# Moving to Egypt From California



## living42day

Hi. I was wondering if there are any Black Americans that live in Egypt? Can anyone recommend an area for a single mom of 2 to move too? Also. I'm 2 months pregnant. If I move to Egypt or Jordan and have my baby there, does that make me a citizen? Please Help...


----------



## cairo

living42day said:


> Hi. I was wondering if there are any Black Americans that live in Egypt? Can anyone recommend an area for a single mom of 2 to move too? Also. I'm 2 months pregnant. If I move to Egypt or Jordan and have my baby there, does that make me a citizen? Please Help...


for the citizen i am not sure but i dnt think so ,i think only ur kid can be a citizen but i will ask and confirm it 4 u ,as 4 the best areas would be zamaleck , mohandiseen and maadi also 6 oct is a nice place but far from city if u will be here not working so the best is 6 oct its less crowded


----------



## New Gal

living42day said:


> Hi. I was wondering if there are any Black Americans that live in Egypt? Can anyone recommend an area for a single mom of 2 to move too? Also. I'm 2 months pregnant. If I move to Egypt or Jordan and have my baby there, does that make me a citizen? Please Help...


I met several black Americans in Hurghada on my last visit and they faced no issues as we did discuss race and the issues surrounding this.

The only thing to be wary of is the way men will view and respond to you, think we should discuss further on PM if you so wish.

All the very best if you do decide to move, think and plan very carefully, theres plenty of people that will help you, myself included, as I have contacts in several areas now. 

Stick to asking and taking the advice of expats at first x


----------



## MaidenScotland

Hi,
There are plenty of black Americans in Cairo and I believe they live in the Maadi area.
There is racial prejudice in Cairo mainly from Arabs and I am sure that someone will come on and say there is racial prejudice everywhere but that is not the issue on hand.A
The fact that you are a single parent and pregnant will not sit easy with you Egyptian and Arab neighbours.
By your questions I read your not coming here to work, so please think very very carefully about coming, being a single woman in Egypt is not easy.


----------



## MensEtManus

I second the opinion - being a single mom in Egypt is actually very difficult.

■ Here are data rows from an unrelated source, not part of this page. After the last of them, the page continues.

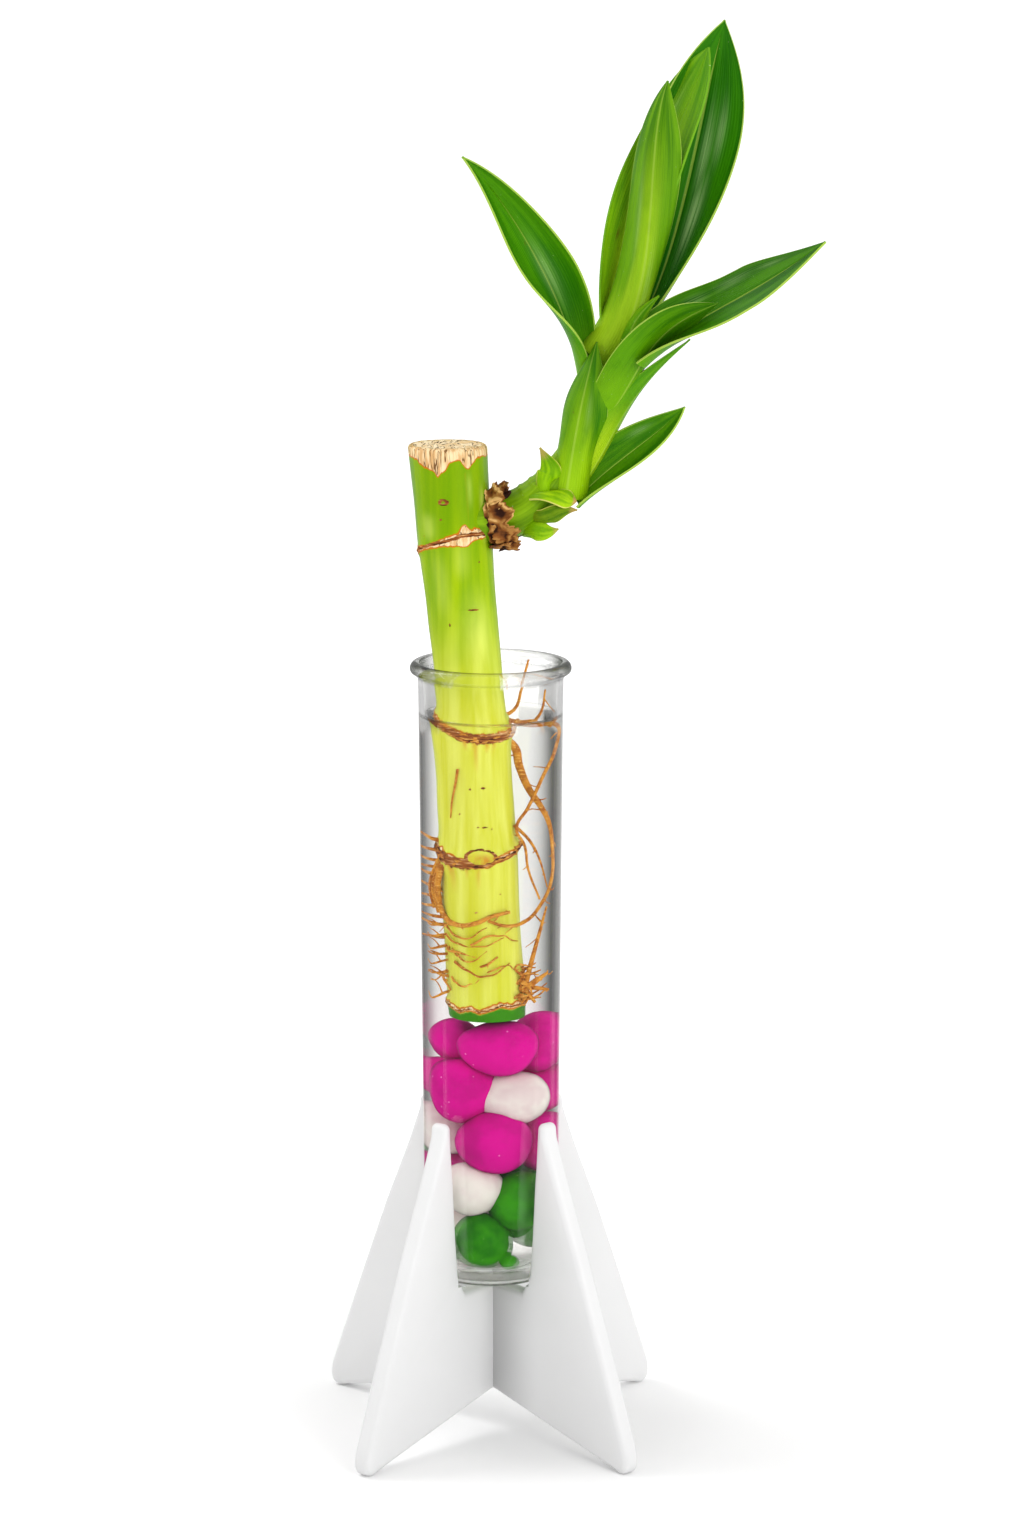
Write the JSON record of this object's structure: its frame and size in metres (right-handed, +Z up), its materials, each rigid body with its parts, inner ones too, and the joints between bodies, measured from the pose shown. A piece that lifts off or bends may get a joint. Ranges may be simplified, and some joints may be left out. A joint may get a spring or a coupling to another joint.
{
  "type": "lucky bamboo in a glass tube vase",
  "caption": "Lucky bamboo cane with one leafy side shoot, rooted among coloured pebbles in a water-filled glass tube that rests in a white stand with fins.",
  "frame": {"origin": "Centre of the bounding box in plan, on the floor that the four feet stand on.", "axes": "+Z is up along the glass tube. -Y is the side seen in the picture. +X is to the right of it, the side that the leaves reach to."},
  "size_m": [0.1026, 0.0672, 0.2942],
  "materials": {
    "white_plastic": "satin moulded white",
    "clear_glass": "clear and polished",
    "clear_water": "clear and still",
    "cane_green": "smooth living green cane with brown scars and orange roots",
    "leaf_green": "waxy fresh leaf, satin",
    "leaf_light": "waxy fresh light leaf, satin",
    "dry_brown": "dry papery husk",
    "stone_magenta": "dyed matte",
    "stone_white": "dyed matte",
    "stone_green": "dyed matte"
  },
  "bodies": {
    "root": {"stand": "white_plastic", "glass_tube": "clear_glass", "cane": "cane_green", "pebble_01_magenta": "stone_magenta", "pebble_02_magenta": "stone_magenta", "pebble_03_magenta": "stone_magenta", "pebble_04_magenta": "stone_magenta", "pebble_05_white": "stone_white", "pebble_06_magenta": "stone_magenta", "pebble_07_magenta": "stone_magenta", "pebble_08_magenta": "stone_magenta", "pebble_09_magenta": "stone_magenta", "pebble_10_white": "stone_white", "pebble_11_white": "stone_white", "pebble_12_green": "stone_green", "pebble_13_magenta": "stone_magenta", "pebble_14_green": "stone_green", "pebble_15_green": "stone_green", "pebble_16_green": "stone_green", "pebble_17_green": "stone_green", "pebble_18_white": "stone_white", "water": "clear_water", "scale_top": "leaf_light", "scale_collar": "leaf_light", "scale_middle": "leaf_light", "scale_bottom": "leaf_light", "leaf_front": "leaf_light", "leaf_right_middle": "leaf_light", "leaf_right_sheath": "leaf_light", "leaf_inner_sheath": "leaf_green", "leaf_top_front": "leaf_light", "leaf_left": "leaf_green", "leaf_right_upper": "leaf_green", "leaf_right_lower": "leaf_green", "leaf_top_middle": "leaf_green", "leaf_top_back": "leaf_green", "dry_sheath": "dry_brown"}
  },
  "joints": []
}
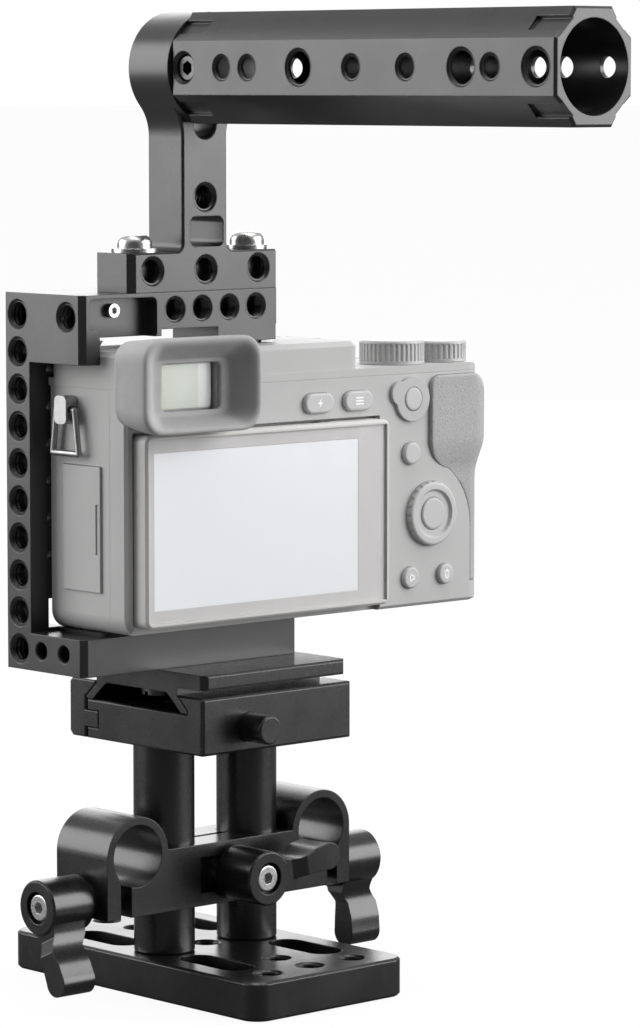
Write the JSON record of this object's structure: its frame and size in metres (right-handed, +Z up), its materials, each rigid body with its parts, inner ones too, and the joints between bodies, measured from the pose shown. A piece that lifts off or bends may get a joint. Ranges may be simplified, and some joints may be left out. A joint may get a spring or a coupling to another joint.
{
  "type": "cinema camera rig",
  "caption": "Camera rig: slotted baseplate, two posts, sliding rod clamp with levers, quick release, half cage with a mirrorless camera, and a tubular top handle.",
  "frame": {"origin": "centre of the baseplate's bottom face", "axes": "+X to the right as the operator sees it, +Y forward in the lens direction, +Z up"},
  "size_m": [0.1351, 0.1865, 0.2386],
  "materials": {
    "anodised_black": "satin black anodised",
    "anodised_grey": "satin dark grey anodised",
    "bright_steel": "bright zinc",
    "dark_steel": "black oxide",
    "camera_body": "pale grey, as the rig maker shows it",
    "camera_rubber": "grained pale grey",
    "camera_buttons": "satin pale grey",
    "camera_metal": "satin",
    "screen_surround": "warm pale grey",
    "display": "blank pale display",
    "clear_glass": "clear",
    "sensor_glass": "green-blue coated",
    "pad_rubber": "matt black"
  },
  "bodies": {
    "base": {"baseplate": "anodised_black", "post_left": "anodised_black", "post_right": "anodised_black", "post_screws": "dark_steel", "release_base": "anodised_black"},
    "rod_clamp": {"rod_clamp_block": "anodised_black", "clamp_washers": "bright_steel"},
    "left_lever": {"left_lever": "anodised_black", "left_lever_screw": "bright_steel"},
    "right_lever": {"right_lever": "anodised_black", "right_lever_screw": "bright_steel"},
    "post_lever": {"post_lever": "anodised_black", "post_lever_screw": "bright_steel"},
    "jaw": {"release_jaw": "anodised_black"},
    "jaw_knob": {"jaw_knob": "anodised_black", "jaw_screw": "dark_steel"},
    "lock_button": {"lock_button": "anodised_black"},
    "camera_unit": {"release_plate": "anodised_black", "plate_screws": "dark_steel", "cage_frame": "anodised_grey", "cage_screw": "bright_steel", "camera_screw": "bright_steel", "camera_pad": "pad_rubber", "handle_bracket": "anodised_grey", "handle_screws": "bright_steel", "handle_washers": "bright_steel", "handle_tube": "anodised_grey", "tube_set_screws": "dark_steel", "camera_shell": "camera_body", "camera_rear_cover": "camera_body", "camera_top_cover": "camera_body", "hand_grip": "camera_rubber", "thumb_rest": "camera_rubber", "lens_mount": "camera_metal", "image_sensor": "sensor_glass", "hot_shoe": "camera_metal", "eyecup": "camera_rubber", "eyepiece_glass": "clear_glass", "strap_lugs": "camera_metal"},
    "strap_ring": {"strap_ring": "camera_metal"},
    "screen_arm": {"screen_arm": "camera_body"},
    "screen": {"screen_frame": "screen_surround", "lcd_panel": "display", "screen_glass": "clear_glass"},
    "control_wheel": {"control_wheel": "camera_buttons"},
    "wheel_button": {"wheel_button": "camera_buttons"},
    "ael_switch": {"ael_switch": "camera_body"},
    "ael_button": {"ael_button": "camera_buttons"},
    "fn_button": {"fn_button": "camera_buttons"},
    "play_button": {"play_button": "camera_buttons"},
    "trash_button": {"trash_button": "camera_buttons"},
    "flash_button": {"flash_button": "camera_buttons"},
    "menu_button": {"menu_button": "camera_buttons"},
    "mode_dial": {"mode_dial": "camera_buttons"},
    "control_dial": {"control_dial": "camera_buttons"},
    "power_switch": {"power_switch": "camera_buttons"},
    "shutter_button": {"shutter_button": "camera_buttons"},
    "flash_head": {"flash_head": "camera_body"},
    "port_door": {"port_door": "camera_body"},
    "battery_door": {"battery_door": "camera_body"}
  },
  "joints": [
    {"name": "clamp_height", "type": "slide", "parent": "base", "child": "rod_clamp", "axis": [0, 0, 1], "range_m": [-0.009, 0.014]},
    {"name": "left_lever_turn", "type": "hinge", "parent": "rod_clamp", "child": "left_lever", "pos_m": [-0.047, 0, 0.025], "axis": [1, 0, 0], "range_deg": [-90, 120]},
    {"name": "right_lever_turn", "type": "hinge", "parent": "rod_clamp", "child": "right_lever", "pos_m": [0.047, 0, 0.025], "axis": [1, 0, 0], "range_deg": [-90, 120]},
    {"name": "post_lever_turn", "type": "hinge", "parent": "rod_clamp", "child": "post_lever", "pos_m": [0, -0.017, 0.0287], "axis": [0, 1, 0], "range_deg": [-100, 45]},
    {"name": "jaw_slide", "type": "slide", "parent": "base", "child": "jaw", "axis": [0, 1, 0], "range_m": [0, 0.003]},
    {"name": "jaw_knob_turn", "type": "hinge", "parent": "jaw", "child": "jaw_knob", "pos_m": [0, 0.028, 0.0663], "axis": [0, 1, 0], "range_deg": [0, 1081]},
    {"name": "lock_button_press", "type": "slide", "parent": "base", "child": "lock_button", "axis": [0, 1, 0], "range_m": [0, 0.003]},
    {"name": "plate_slide", "type": "slide", "parent": "base", "child": "camera_unit", "axis": [1, 0, 0], "range_m": [-0.012, 0.012]},
    {"name": "strap_ring_swing", "type": "hinge", "parent": "camera_unit", "child": "strap_ring", "pos_m": [-0.0439, 0, 0.1442], "axis": [0, 1, 0], "range_deg": [0, 70]},
    {"name": "screen_arm_swing", "type": "hinge", "parent": "camera_unit", "child": "screen_arm", "pos_m": [0, -0.0199, 0.1382], "axis": [1, 0, 0], "range_deg": [-25, 0]},
    {"name": "screen_tilt", "type": "hinge", "parent": "screen_arm", "child": "screen", "pos_m": [0, -0.0184, 0.094], "axis": [1, 0, 0], "range_deg": [0, 45]},
    {"name": "control_wheel_turn", "type": "hinge", "parent": "camera_unit", "child": "control_wheel", "pos_m": [0.0576, -0.02, 0.1141], "axis": [0, 1, 0], "continuous": true},
    {"name": "wheel_button_press", "type": "slide", "parent": "camera_unit", "child": "wheel_button", "axis": [0, 1, 0], "range_m": [0, 0.0006]},
    {"name": "ael_switch_turn", "type": "hinge", "parent": "camera_unit", "child": "ael_switch", "pos_m": [0.0509, -0.0205, 0.1432], "axis": [0, 1, 0], "range_deg": [-40, 0]},
    {"name": "ael_button_press", "type": "slide", "parent": "camera_unit", "child": "ael_button", "axis": [0, 1, 0], "range_m": [0, 0.0008]},
    {"name": "fn_button_press", "type": "slide", "parent": "camera_unit", "child": "fn_button", "axis": [0, 1, 0], "range_m": [0, 0.0008]},
    {"name": "play_button_press", "type": "slide", "parent": "camera_unit", "child": "play_button", "axis": [0, 1, 0], "range_m": [0, 0.0008]},
    {"name": "trash_button_press", "type": "slide", "parent": "camera_unit", "child": "trash_button", "axis": [0, 1, 0], "range_m": [0, 0.0008]},
    {"name": "flash_button_press", "type": "slide", "parent": "camera_unit", "child": "flash_button", "axis": [0, 1, 0], "range_m": [0, 0.0008]},
    {"name": "menu_button_press", "type": "slide", "parent": "camera_unit", "child": "menu_button", "axis": [0, 1, 0], "range_m": [0, 0.0008]},
    {"name": "mode_dial_turn", "type": "hinge", "parent": "camera_unit", "child": "mode_dial", "pos_m": [0.0534, -0.0104, 0.154], "axis": [0, 0, 1], "continuous": true},
    {"name": "control_dial_turn", "type": "hinge", "parent": "camera_unit", "child": "control_dial", "pos_m": [0.0691, -0.011, 0.154], "axis": [0, 0, 1], "continuous": true},
    {"name": "power_switch_turn", "type": "hinge", "parent": "camera_unit", "child": "power_switch", "pos_m": [0.064, 0.0195, 0.149], "axis": [0, 0, 1], "range_deg": [-50, 0]},
    {"name": "shutter_press", "type": "slide", "parent": "camera_unit", "child": "shutter_button", "axis": [0, 0, -1], "range_m": [0, 0.001]},
    {"name": "flash_raise", "type": "hinge", "parent": "camera_unit", "child": "flash_head", "pos_m": [0.024, -0.0059, 0.1575], "axis": [1, 0, 0], "range_deg": [0, 60]},
    {"name": "port_door_open", "type": "hinge", "parent": "camera_unit", "child": "port_door", "pos_m": [-0.042, 0.0024, 0.116], "axis": [0, 0, 1], "range_deg": [-100, 0]},
    {"name": "battery_door_open", "type": "hinge", "parent": "camera_unit", "child": "battery_door", "pos_m": [0.0605, -0.009, 0.0918], "axis": [1, 0, 0], "range_deg": [-95, 0]}
  ],
  "couplings": [
    {"joint": "jaw_knob_turn", "follows": "jaw_slide", "rad_per_m": 6283.2}
  ]
}
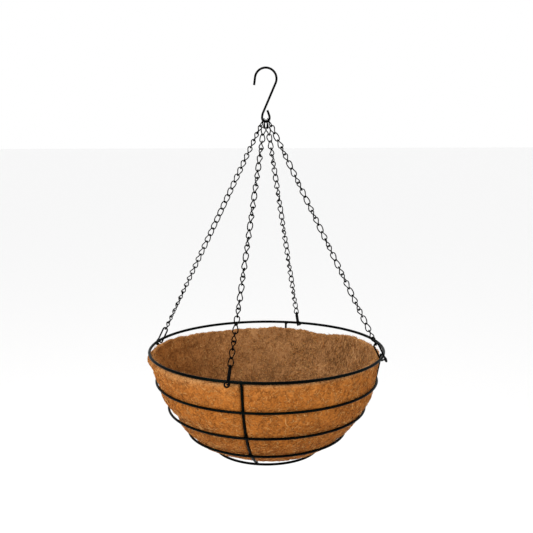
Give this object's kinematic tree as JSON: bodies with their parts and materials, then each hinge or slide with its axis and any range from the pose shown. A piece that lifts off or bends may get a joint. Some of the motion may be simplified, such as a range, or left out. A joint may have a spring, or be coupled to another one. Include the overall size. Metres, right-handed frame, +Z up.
{
  "type": "hanging basket",
  "caption": "Round-bottomed wire hanging basket with a coconut fibre liner, hung by twisted-link chains that clip to its rim and meet on an S-hook.",
  "frame": {"origin": "inner top of the S-hook's crown, where the hook rests on its support", "axes": "+Z up along the line from the basket to its support; the hook lies in the XZ plane with its crown open towards -X; -Y is the front"},
  "size_m": [0.3562, 0.3562, 0.5705],
  "materials": {
    "hook_wire": "gloss",
    "chain_wire": "satin",
    "clip_wire": "gloss",
    "frame_wire": "gloss",
    "coir": "matte"
  },
  "bodies": {
    "s_hook": {"s_hook": "hook_wire"},
    "basket": {"top_link_1": "chain_wire", "top_link_2": "chain_wire", "top_link_3": "chain_wire", "top_link_4": "chain_wire", "rim_hoop": "frame_wire", "upper_hoop": "frame_wire", "middle_hoop": "frame_wire", "lower_hoop": "frame_wire", "base_ring": "frame_wire", "rib_long_way": "frame_wire", "rib_cross_way": "frame_wire"},
    "chain_1": {"chain_1": "chain_wire"},
    "chain_2": {"chain_2": "chain_wire"},
    "chain_3": {"chain_3": "chain_wire"},
    "chain_4": {"chain_4": "chain_wire"},
    "clip_1": {"clip_1": "clip_wire"},
    "clip_2": {"clip_2": "clip_wire"},
    "clip_3": {"clip_3": "clip_wire"},
    "clip_4": {"clip_4": "clip_wire"},
    "liner": {"coir_liner": "coir"}
  },
  "joints": [
    {"name": "basket_swing", "type": "hinge", "parent": "s_hook", "child": "basket", "pos_m": [0, 0, -0.074], "axis": [1, 0, 0], "range_deg": [-20, 20]},
    {"name": "chain_1_twist", "type": "hinge", "parent": "basket", "child": "chain_1", "pos_m": [-0.05058, -0.16858, -0.413], "axis": [0.1289, 0.4423, 0.8875], "range_deg": [-12, 12]},
    {"name": "chain_2_twist", "type": "hinge", "parent": "basket", "child": "chain_2", "pos_m": [0.16748, -0.05409, -0.413], "axis": [-0.4294, 0.142, 0.8919], "range_deg": [-12, 12]},
    {"name": "chain_3_twist", "type": "hinge", "parent": "basket", "child": "chain_3", "pos_m": [0.05409, 0.16748, -0.413], "axis": [-0.1382, -0.4395, 0.8876], "range_deg": [-12, 12]},
    {"name": "chain_4_twist", "type": "hinge", "parent": "basket", "child": "chain_4", "pos_m": [-0.16748, 0.05409, -0.413], "axis": [0.4294, -0.142, 0.8919], "range_deg": [-12, 12]},
    {"name": "clip_1_rock", "type": "hinge", "parent": "basket", "child": "clip_1", "pos_m": [-0.05058, -0.16858, -0.413], "axis": [0.9578, -0.2874, 0], "range_deg": [-2.5, 2.5]},
    {"name": "clip_2_rock", "type": "hinge", "parent": "basket", "child": "clip_2", "pos_m": [0.16748, -0.05409, -0.413], "axis": [0.3074, 0.9516, 0], "range_deg": [-2.5, 2.5]},
    {"name": "clip_3_rock", "type": "hinge", "parent": "basket", "child": "clip_3", "pos_m": [0.05409, 0.16748, -0.413], "axis": [-0.9516, 0.3074, 0], "range_deg": [-2.5, 2.5]},
    {"name": "clip_4_rock", "type": "hinge", "parent": "basket", "child": "clip_4", "pos_m": [-0.16748, 0.05409, -0.413], "axis": [-0.3074, -0.9516, 0], "range_deg": [-2.5, 2.5]},
    {"name": "liner_lift", "type": "slide", "parent": "basket", "child": "liner", "axis": [0, 0, 1], "range_m": [0, 0.008]}
  ]
}
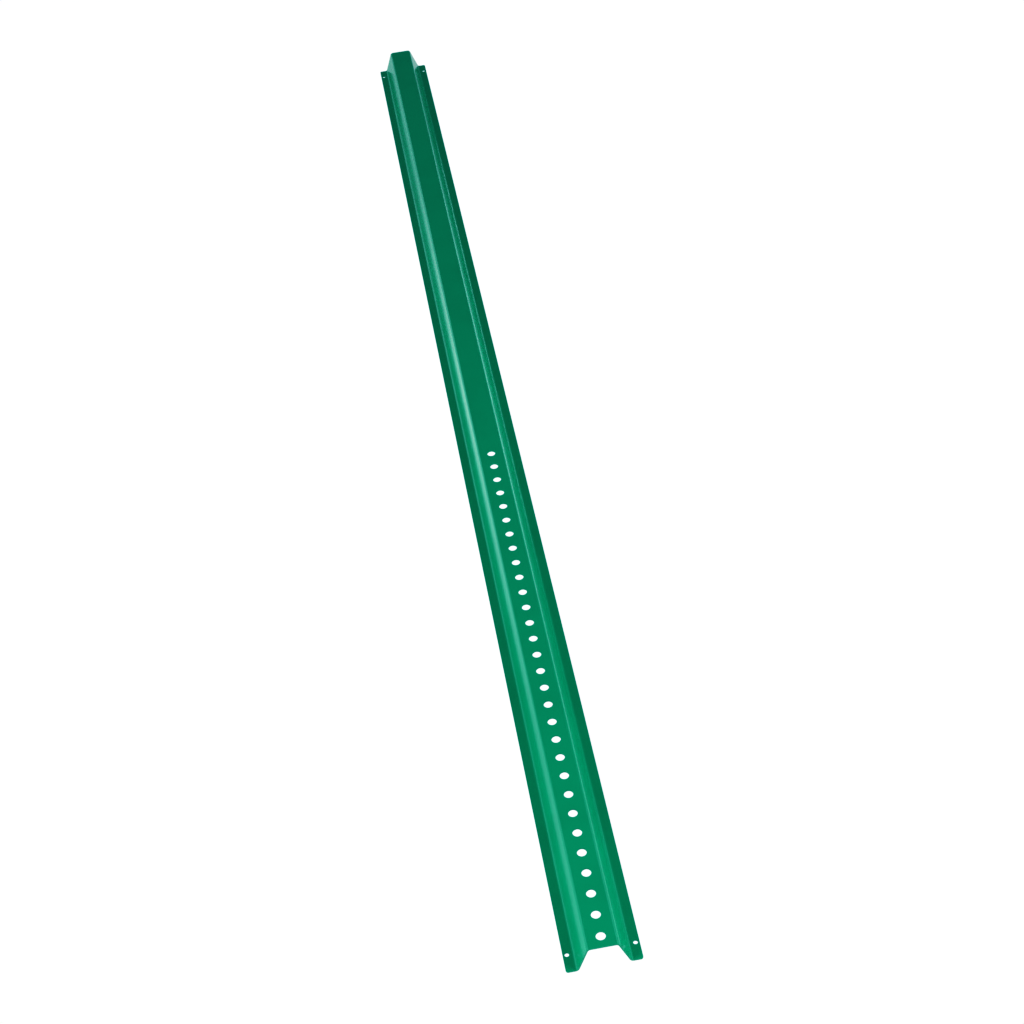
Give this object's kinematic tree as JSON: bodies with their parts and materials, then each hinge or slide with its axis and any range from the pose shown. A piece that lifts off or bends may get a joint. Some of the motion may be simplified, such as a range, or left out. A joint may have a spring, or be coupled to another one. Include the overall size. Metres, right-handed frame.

Women in Egypt do not have the same rights as women in the US. 

Color isn't the hot topic in Egypt, it is religion and poverty. So being Black American is not a big deal at all. The single mom issue is very difficult because it goes against the conservatism existing in Egypt that a female without a man is frowned upon.


----------



## Jessica&Paul

MaidenScotland said:


> Hi,
> There are plenty of black Americans in Cairo and I believe they live in the Maadi area.
> There is racial prejudice in Cairo mainly from Arabs and I am sure that someone will come on and say there is racial prejudice everywhere but that is not the issue on hand.A
> The fact that you are a single parent and pregnant will not sit easy with you Egyptian and Arab neighbours.
> By your questions I read your not coming here to work, so please think very very carefully about coming, being a single woman in Egypt is not easy.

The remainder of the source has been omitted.